The poll was administered by Parker, MSU HELPS Lab Director Eric Raile, and Elizabeth Shanahan, all professors in the Department of Political Science in the MSU College of Letters and Science, as well as Pavielle Haines of the Center on American Politics at the University of Denver. In all, 503 Coloradans responded to the survey from April 10- 19; 738 Montanans responded to the survey April 10-27; 481 North Dakotans responded April 10-25; and 498 Utahns responded April 10-15.
Parker said the four states surveyed were selected for their geographical proximity yet cultural and political variances. The states had different restrictions and degrees of stay-at-home orders, including no orders in North Dakota. He said the political scientists thought that with many respondents at home and on computers, often consuming a great deal of news-related content, the poll could capture a snapshot of a distinct period of regional history. Parker said the pollsters sought to build upon successful polls that the MSU team had conducted both before and after the 2018 elections.
“There are a lot of different dimensions in these four states that have geographical similarity,” he said.

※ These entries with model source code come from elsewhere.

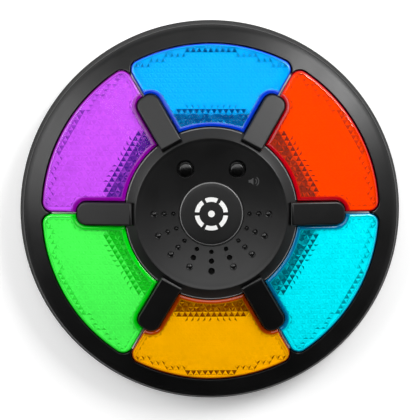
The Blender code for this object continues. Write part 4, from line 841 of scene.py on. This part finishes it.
def make_base():
    """The lower casing: a turned tray with the battery bay, cut for the door, screws and feet."""
    lip = BODY_RADIUS - BEZEL_WALL - LIP_GAP
    turns = [pi / 2 * k / 8 for k in range(9)]
    outer = [(BODY_RADIUS - BASE_ROUND + BASE_ROUND * cos(a), BASE_ROUND_Z - 5.2 * sin(a)) for a in turns]
    profile = [(0, BASE_FLOOR_Z), (103.5, BASE_FLOOR_Z), (lip - LIP_THICK, BASE_ROUND_Z)]
    profile += [(lip - LIP_THICK, LIP_TOP_Z), (lip, LIP_TOP_Z), (lip, BASE_TOP_Z)]
    profile += [(BODY_RADIUS - 0.3, BASE_TOP_Z), (BODY_RADIUS, 8.9)] + outer
    profile += [(BODY_RADIUS - 7.5, BASE_LOW_Z), (0, BASE_LOW_Z)]
    base = lathe(profile)
    x, y = BAY_HALF_X, BAY_HALF_Y
    bay = box((-x - BAY_WALL, -y - BAY_WALL, 2.5), (x + BAY_WALL, y + BAY_WALL, BAY_TOP_Z))
    taken = [box((-x, -y, 2.0), (x, y, BAY_ROOF_Z)), prism(door_outline(FIT_GAP), 0.0, 3.8)]
    taken.append(box((-6.3, -29.0, -1.0), (6.3, -22.0, 4.1)))
    taken.append(join([box((x - 4.3, 21.5, 3.5), (x + 4.3, 26.5, 7.1)) for x in (-18, 18)]))
    finger = [polar(7.0, a * pi / 12) for a in range(24)]
    thumb = [(x, y * 0.6 + THUMB_Y) for x, y in finger]
    loops = []
    for share, z in ((1.05, 1.0), (0.7, 2.3)):
        loops.append([(x * share, THUMB_Y + (y - THUMB_Y) * share, z) for x, y in thumb])
    taken.append(loops_mesh(loops, caps=(0, 1)))
    ring = [(0, 12.5), (1.9, 12.5), (1.9, 3.7), (3.1, 3.7), (3.1, 1.8), (3.6, 1.3), (0, 1.3)]
    sinks = [lathe(ring, 32, at=place(f"case_screw_{number}")[0]) for number in SCREWS]
    ring = [(0, 2.3), (6.3, 2.3), (6.3, 1.7), (6.7, 1.3), (0, 1.3)]
    sinks += [lathe(ring, 48, at=place(f"rubber_foot_{number}")[0]) for number in FEET]
    taken.append(join(sinks))
    steps = [("UNION", bay)] + [("DIFFERENCE", mesh) for mesh in taken]
    put("base_cover", cut(base, steps), BLACK, ["base_shell"], 22)


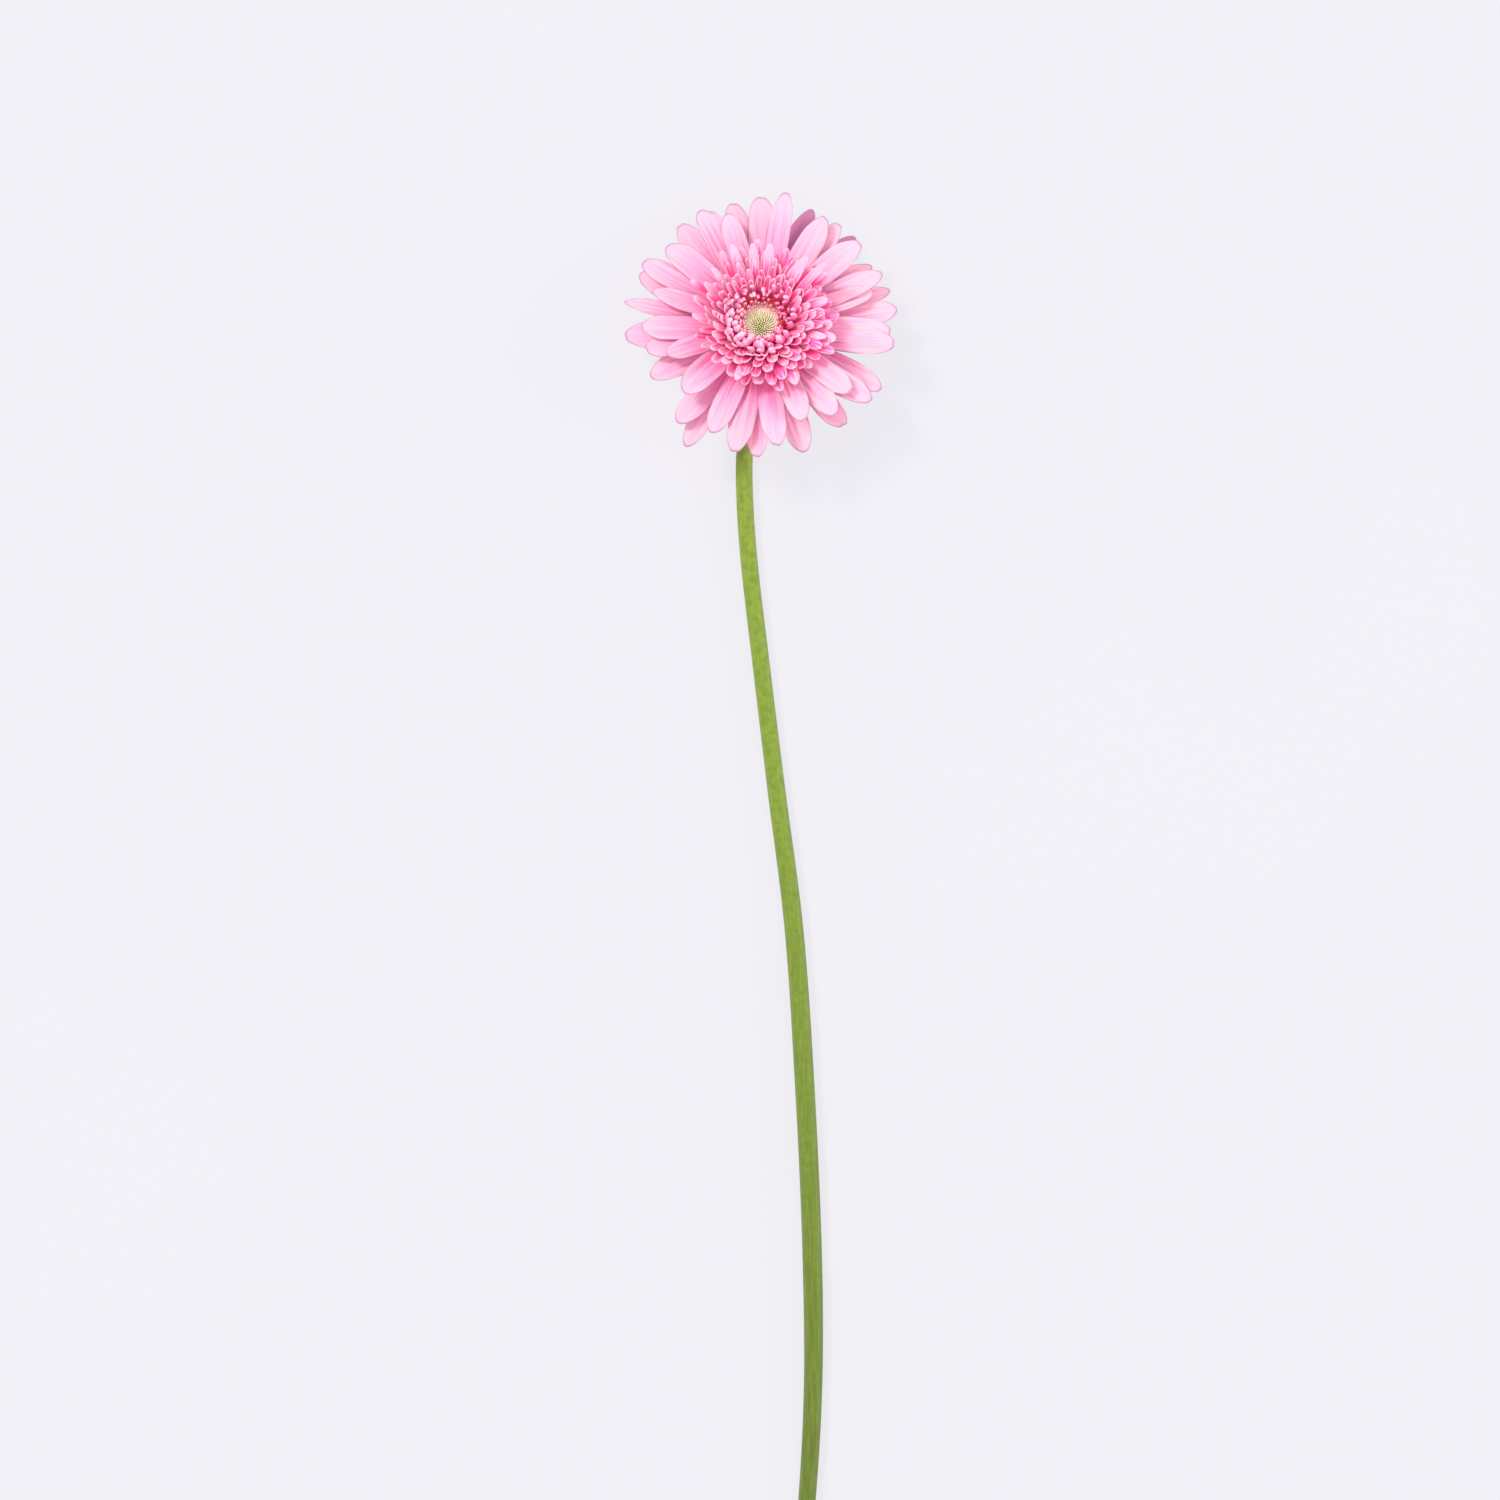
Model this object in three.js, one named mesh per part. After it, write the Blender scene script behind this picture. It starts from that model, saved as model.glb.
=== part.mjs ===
// A cut gerbera laid on its back on a flat surface: one semi-double flower head, tipped a little
// away from facing straight up, on a leafless stem whose neck bends up into it.
// Millimetres, +Z up. The stem runs towards -Y. The surface is the plane z = 0.

import * as THREE from 'three';

// ---- Driving dimensions ------------------------------------------------------------------

const HEAD_TILT = 17;             // degrees between the flower's axis and straight up, towards +Y
const NECK_TOP = 13.3;            // the stem's top end, below the plane where the petals start
const NECK_STRAIGHT = 1.5;        // of the stem, straight below the head before it bends
const NECK_BEND = 11.5;           // radius of the stem's centre line where it turns up
const CUT_SLANT = 0.8;            // how far the slanted cut runs back for each unit of height

// The stem's gentle bow where it lies: how far right of the flower's middle, and how far below it.
const BOW = [
  [-3.2, -24], [-5.4, -38], [-6.2, -56], [-4.6, -84], [0.0, -124], [5.6, -170],
  [12.4, -224], [16.5, -284], [19.1, -342], [19.6, -390], [17.6, -432], [13.0, -480],
];

// The stem's radius at shares of its length from the neck to the cut.
const STEM_GIRTH = [[0, 4.0], [0.02, 3.1], [0.3, 3.3], [0.56, 3.7], [0.74, 3.7], [1, 3.1]];

const RIM_RADIUS = 11.2;          // of the receptacle, where the ray petals stand
const PETAL_THICKNESS = 0.55;
const FLORET_THICKNESS = 0.5;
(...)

The poll was funded by the Office of the Vice President of Research, Economic Development and Graduate Education at MSU, the Department of Political Science at MSU, and the Center on American Politics at the University of Denver. Data and more information may be found at http://helpslab.montana. edu/.
Key findings from the poll were:
•Most people report that the coronavirus is a source of significant stress in their lives (“moderately” or “very” stressful), with women reporting higher levels of stress than men. Younger adults tend to report higher levels of stress and disruption associated with the coronavirus. People are generally not very worried about being able to get tested or treated — about 60-65 percent express little or no worry about access to tests if they develop symptoms of the disease. People are more concerned that someone in their social circle will become seriously ill than they are concerned that the health care system will become overloaded.
•About one-third to onehalf of people across all four states are “moderately” or “very” worried about local availability of health care services because of the coronavirus, while roughly three-quarters of people fear the collapse of small businesses in their state and a national economic depression.
•People are highly attentive to news on the coronavirus, with television being the most important source. People are hungry for information about many aspects of the pandemic, but the most important information they seek is about cures and vaccines. Information about medical supplies is the second- most important type of information being sought. People overall are much more interested in what scientists are saying about the coronavirus than what political, business and religious leaders are saying.
•The vast majority of people appear to be complying with public health guidelines. Unnecessary social interactions and trips outside the home are down for most people, and most people are being more proactive about hygiene.
•Overall, people are looking for government intervention. Majorities of 65 percent or greater would support a federal stay-at-home order. A majority of Republicans, Democrats and Independents in all four states support such a federal directive. This suggests that although protestors advocating for the reopening of the economy are gaining a great deal of media attention, they represent a small minority. Views about whether government stay-at-home orders were necessary to achieve compliance from the public basically corresponded to the current state-level policies.
People are also looking to the government to address the economic fallout of the pandemic. Large majorities, regardless of partisanship, support government financial assistance to individuals and small businesses. People are much less convinced about financial assistance for large corporations.